House flipping to kupno i następnie sprzedaż nieruchomości z zyskiem. Jest to coraz popularniejszy w Polsce sposób na zarabianie.
Moda ta przyszła do nas zza oceanu i rozwija się w momencie, kiedy kupowanie nieruchomości jest coraz częściej wybieraną formą inwestycji w naszym kraju. A nieruchomości cały czas są jedną z korzystniejszych sposobów na lokowanie kapitału. Wiążą się z mniejszym ryzykiem niż akcje, czy obligacje, a przynoszą wyższą stopę zwrotu niż lokaty bankowe.
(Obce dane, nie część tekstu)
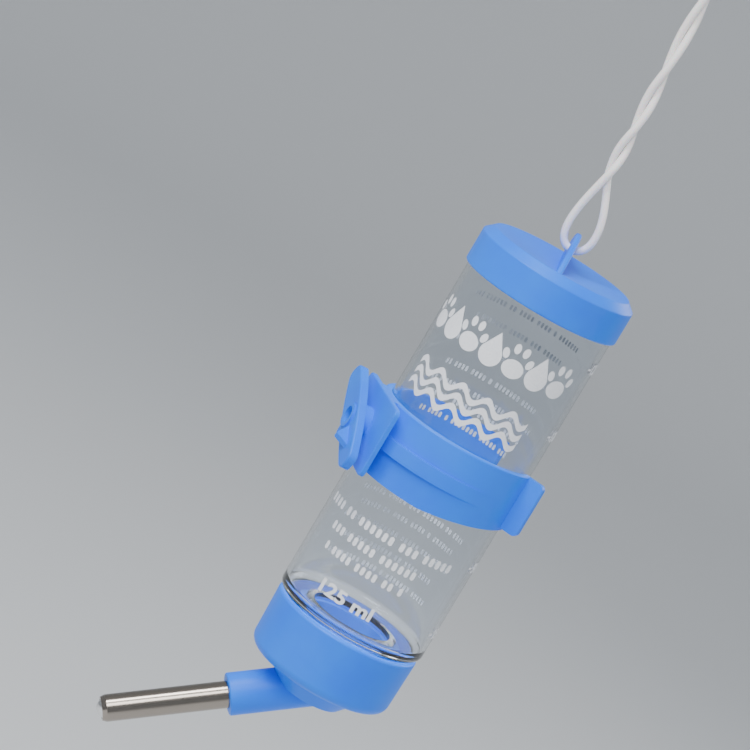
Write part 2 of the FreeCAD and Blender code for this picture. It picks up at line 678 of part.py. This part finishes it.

House flipping polega na zakupie mieszkania lub domu w złym stanie, wyremontowaniu go i sprzedaży z zyskiem. Aby inwestycja taka była opłacalna, należy dokładnie przekalkulować wszystkie koszty, w tym te związane z remontem. Należy również liczyć się z tym, że doprowadzenie takiej nieruchomości do stanu użytkowania może zająć dużo czasu i być procesem mocno stresującym.
House flipping może być atrakcyjną formą zarabiania pieniędzy, ale nie jest to z pewnością rozwiązanie dla początkujących inwestorów. Wymaga bowiem dużego wkładu początkowego, ale także dużej znajomości rynku i umiejętności analitycznych. Inwestor musi umieć wyczuć preferencje rynku oraz klientów, tak by nie zostać z niesprzedaną nieruchomością.
Pierwszym krokiem jest znalezienie domu lub mieszkania w stanie do remontu, a przez to w bardzo atrakcyjnej cenie. Okazje takie można często znaleźć na licytacjach komorniczych, gdzie nieruchomości są sprzedawane w drodze licytacji, a podczas pierwszej z nich cena wywoławcza wynosi ¾ ceny oszacowania. Jeśli nieruchomość nie sprzeda się w pierwszym terminie wyznacza się drugi termin, podczas którego cena wywołania wynosi już 2/3 ceny oszacowania. Jest to więc szansa na upolowanie nieruchomości w cenie dużo niższej od rynkowej.
Ważnym aspektem jest jednak lokalizacja nieruchomości. Aby szybko się sprzedała, musi być położona w atrakcyjnej części miasta – w centrum albo w innej popularnej dzielnicy.
Następnym aspektem jest znalezienie odpowiedniej firmy remontowej. Dobrze, jeśli mamy kogoś z polecenia lub wcześniej mieliśmy okazję z tą firmą współpracować. W innym wypadku, jeśli nie będziemy mieć szczęścia, remont może się dodatkowo wydłużać, a efekty nie będą zadowalające. To jest najbardziej stresujący dla inwestora moment, bo przecież zależy mu na tym, aby nieruchomość przygotować jak najszybciej.
Dużo możemy zaoszczędzić wykonując całość lub część prac samodzielnie. O ile niektóre z nich wymagają fachowców, to już do wykonania tych prostszych nie trzeba mieć nawet doświadczenia. I tak malowanie ścian, czy położenie paneli podłogowych możemy zrobić na własną rękę, a będzie to oszczędność rzędu kilku tysięcy złotych.
Aby uzyskać jak największy zwrot z takiej inwestycji, należy minimalizować koszty na każdym etapie. Podczas remontu możemy zlecić zakup materiałów budowlanych firmie, z którą podpisaliśmy umowę współpracy. Nie mamy jednak wówczas pewności, że wybrane przez nią materiały będą odpowiedniej jakości, a przy tym w korzystnej cenie. Dlatego dobrze jest samemu zadbać o zakup materiałów, poświęcić trochę czasu na znalezienie najkorzystniejszych ofert i promocji.
Zysk zależy od wielu czynników. Na jednej nieruchomości zarobić można od kilkunastu do kilkudziesięciu tysięcy złotych.